America is at a crossroads as we face a cooling economy and a warming world. The solution is investing in new, clean energy for America, which can strengthen our economy, put people back to work, reduce our dependence on dirty oil and coal and tackle climate change.

From coal ash and mining to soot and carbon pollution, coal is a dirty business and makes up more than 30 percent of America’s global warming pollution.

Yet even now, as we are still realizing the full impact of coal, we are still burning coal in more than 500 coal plants nationwide, one of them right here on IU’s beautiful campus on Fee Lane.

Sierra Club’s Coal-Free IU is working hard to support the Obama Administration’s efforts to regulate energy and the environment. We recently staged a “guerilla theater” event at the Sample Gates and in the Indiana Memorial Union food court that humorously demonstrated why IU must stop using coal power. Crowds of people stopped (and some even took videos on their cell phones) to learn about the need for strong regulations to help clean up pollution, including soot, mercury and coal ash from facilities like the coal plant right behind the Kelley School of Business.

Mountaintop removal coal mining has already damaged or destroyed nearly 2,000 miles of streams and threatens to destroy 1.4 million acres of land by 2020. And burning coal in old and inefficient coal plants like the one on IU’s campus creates significant health impacts, causing asthma, lung cancer and other respiratory issues.

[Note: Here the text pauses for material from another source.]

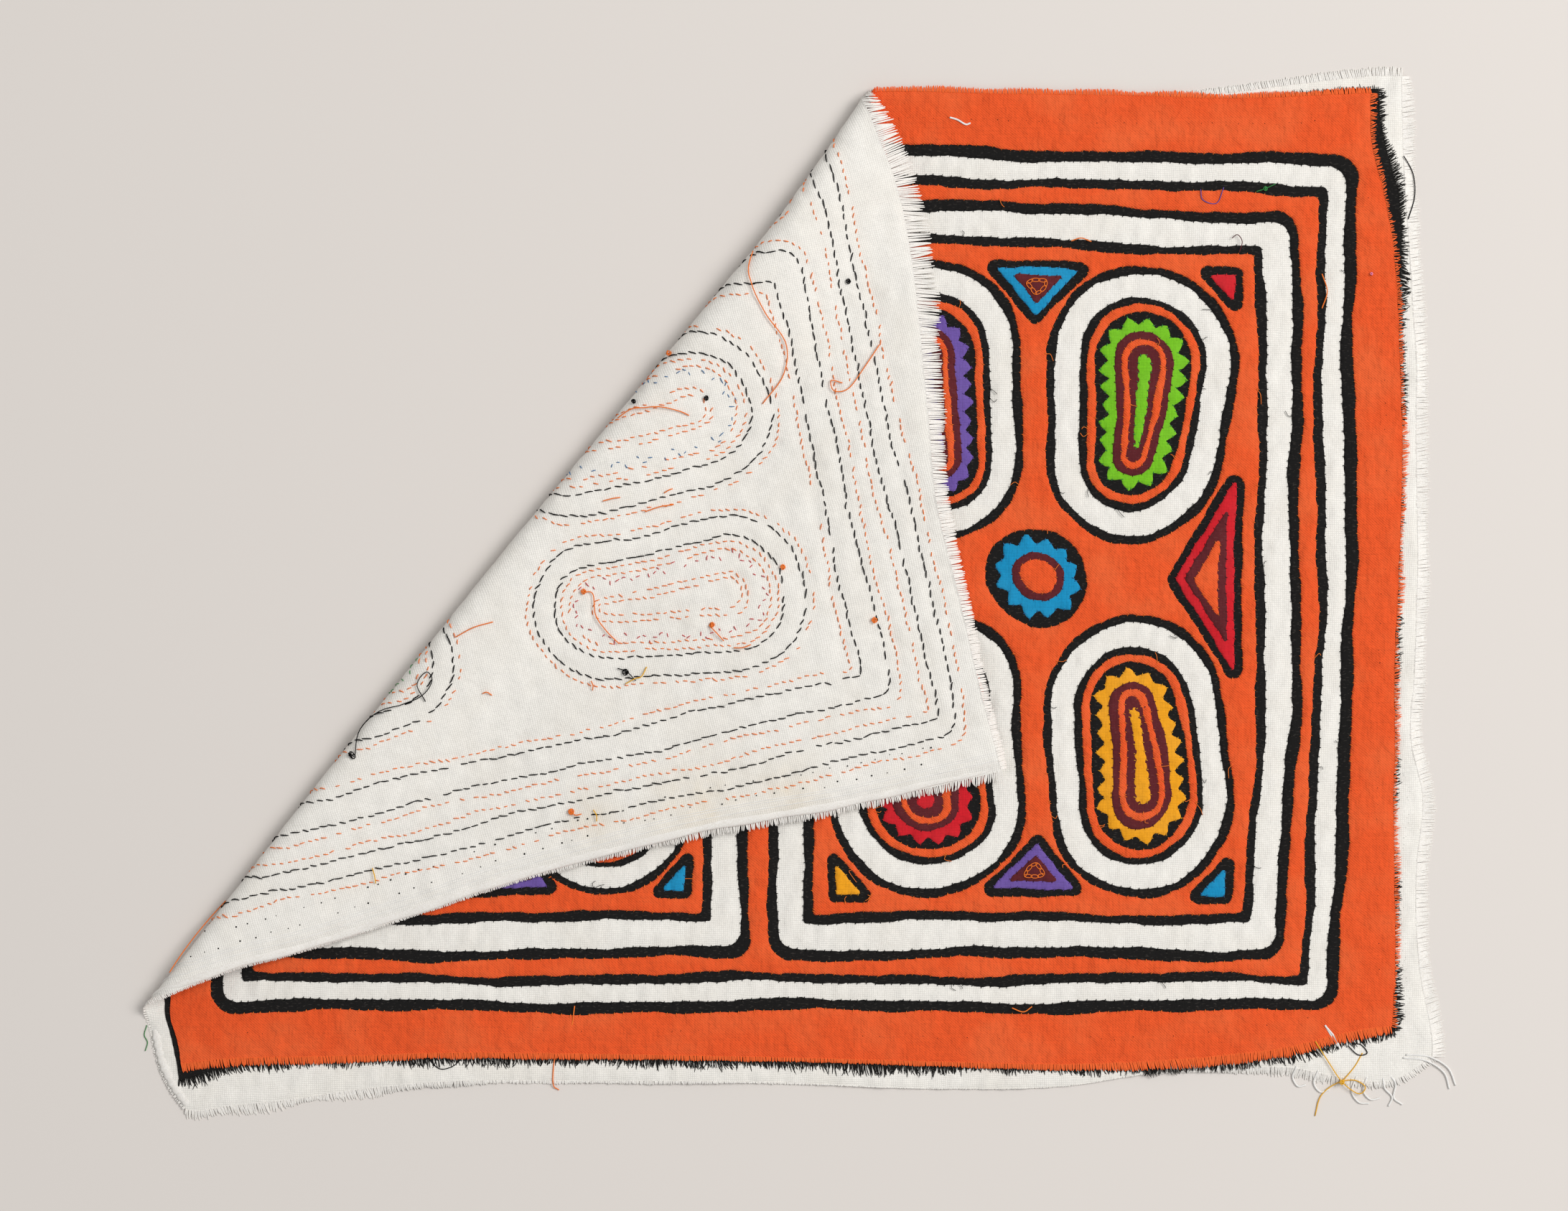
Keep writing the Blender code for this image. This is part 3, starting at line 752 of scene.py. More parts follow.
THREADS = (
    # Ravelled ground cloth: soft and pale, as light comes through the loose threads
    ("ivory_ravel", "FBF4E9"),
    # Single ends of pale sewing cotton
    ("ivory_thread", "FCFAF5"),
    # Black sewing cotton, nearly without shine, and the ravelled black cloth, duller still
    ("black_thread", "131213"),
    ("black_ravel", "1A1918"),
    # Orange sewing cotton: a strong colour, so that single stitches show on the pale cloth
    ("orange_thread", "FC7F36"),
    # Ravelled orange cloth: lighter than the cloth, as light comes through the loose threads
    ("orange_ravel", "FF6B36"),
    # Sewing cottons in the inlays' colours
    ("yellow_thread", "EDB43A"),
    ("red_thread", "C8323A"),
    ("blue_thread", "3A6FA0"),
    ("green_thread", "3F8A4C"),
    ("purple_thread", "6A55A0"),
    ("pink_thread", "E986A8"),
    ("maroon_thread", "5A2A30"),
)
MATERIALS = {row[0]: woven_cotton(*row) for row in COTTONS}
MATERIALS.update({name: woven_cotton(name, 0.55, 0.0, gap, *INLAY) for name, gap in GAP_SHADES.items()})
MATERIALS.update({row[0]: spun_thread(*row) for row in THREADS})
DRESSED, SEAMS, CHAINS = [], [], []

# The design

PETALS = (
    # field, outward u, outward v, colour
    (1, 1, 1, "green"),
    (1, 1, -1, "yellow"),
    (1, -1, 1, "purple"),
    (1, -1, -1, "red"),
    (0, 1, -1, "pink"),
    (0, -1, -1, "green"),
    (0, 1, 1, "blue"),
    (0, -1, 1, "red"),
)
# What is cut for a petal: piece, its rings, height, and cotton, where None is the petal's own
PETAL_PIECES = (
    ("petal_outline", ("under", "white"), "black", "black"),
    ("petal_island", ("island",), "island", "black"),
    ("petal_ring", ("ring", "ring_hole"), "ring", "orange"),
    ("petal_teeth", ("teeth",), "teeth", None),
    ("petal_heart", ("maroon",), "maroon", "maroon"),
    ("petal_inner_ring", ("inner_ring", "core"), "inner_ring", "orange"),
)
LEAF = ((0.0, 2.9), (0.9, 1.5))  # how far along the petal, and radius, at both ends
WEDGE_RINGS = ((5.2, "maroon"), (7.8, "orange"), (10.4, "maroon"))
ROSETTE_RINGS = ((8.2, "maroon"), (10.8, "orange"), (13.4, "yellow"))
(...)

These old, dirty coal plants are among the worst contributors to the 21,000 hospitalizations, 38,000 heart attacks, and 24,000 premature deaths caused each year by coal pollution.

After coal is burned, the ash is stored in open-surface mines, like the one in Gibson County, containing harmful levels of arsenic, lead, mercury and other toxins, which can leak out slowly to contaminate drinking water sources or even flood nearby communities with a life-threatening wave of toxic sludge, as the nation watched happen last year in Knoxville, Tenn.

Rather than seeing these efforts as a threat to jobs and the economy, such regulations should be seen as the path forward to protect people’s livelihoods. Strong regulations put us on a path to cleaner technology that boosts economic growth, creates jobs and protects the planet. IU, as a research institution, should be a leader – not a regressive force.

According to the National Resources Defense Council, “Indiana produces 96 percent of its electricity with coal and is the No. 1 emitter of carbon dioxide per capita in the country.”

In the past we didn’t have a choice about how to power America. Today we can do better.

The bottom line is that it’s time to clean up coal and build a clean-energy economy, starting at IU.